Date: 25 October 2018
From the outside-in and inside-out, Slate, a new LEED®-certified mid-rise tower in Portland, Oregon, featuring Solarban® 60 glass by Vitro Architectural Glass, is designed to please the eye and harmonize with the environment.
Capturing the look of multiple stacked glass-and-metal boxes, the orchestrated randomness of the building’s stylish, modern façade belies the sophistication and cohesiveness of its unitized curtain wall system.
Working with Salem, Oregon-based glazing contractor Dallas Glass, Works Progress Architecture and Wausau Window and Wall Systems did extensive digital modeling to optimize the placement of Slate’s glass and metal panels for looks and performance, and to design, fabricate and install its highly energy-efficient building envelope.
The unitized curtain wall, combined with the exceptional solar control performance of Solarban®60 glass, facilitated the use of expansive window walls and glass terrace and patio doors without sacrificing energy performance or occupant comfort.
As a result, the residents and workers who occupy Slate enjoy floor-to-ceiling views of downtown Portland, Mount Hood and the Willamette River. Meanwhile, the glass’s low solar heat gain coefficient (SHGC) and high insulating values (U-Factor) enable it to integrate seamlessly with the curtain wall to create a robust thermal barrier that lowers their heating and air-conditioning bills.
In addition to earning LEED® certification at the Gold level from the U.S. Green Building Council (USGBC), Slate received accolades from the City of Portland’s Design Commission.
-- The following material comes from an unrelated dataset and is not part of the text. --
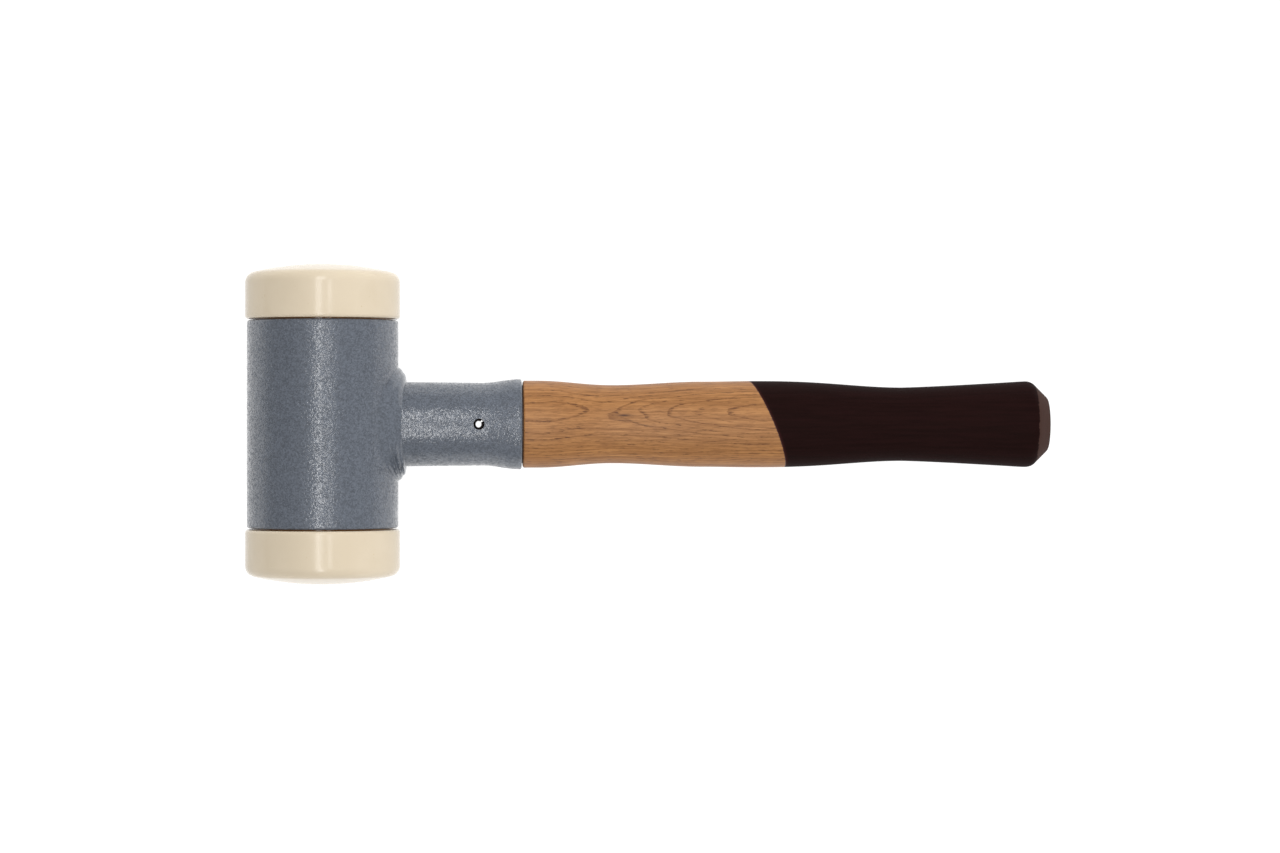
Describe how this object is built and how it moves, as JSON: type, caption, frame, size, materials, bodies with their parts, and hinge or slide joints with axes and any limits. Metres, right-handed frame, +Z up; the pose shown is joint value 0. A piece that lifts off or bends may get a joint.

The seven-member committee praised the building’s floor-to-ceiling curtain wall design, saying it “aids in the success of the space by fostering a visually seamless relationship between the building’s interior and exterior environment.”
One of the industry’s most proven and trusted solar control low-e glasses, Solarban® 60 glass has VLT of 70 percent and an SHGC of 0.39 in a standard 1-inch clear insulating glass unit (IGU). It has been specified by architects for thousands of buildings in virtually every type of climate to limit the need for interior lighting and air-conditioning, two of the largest consumers of energy in commercial buildings.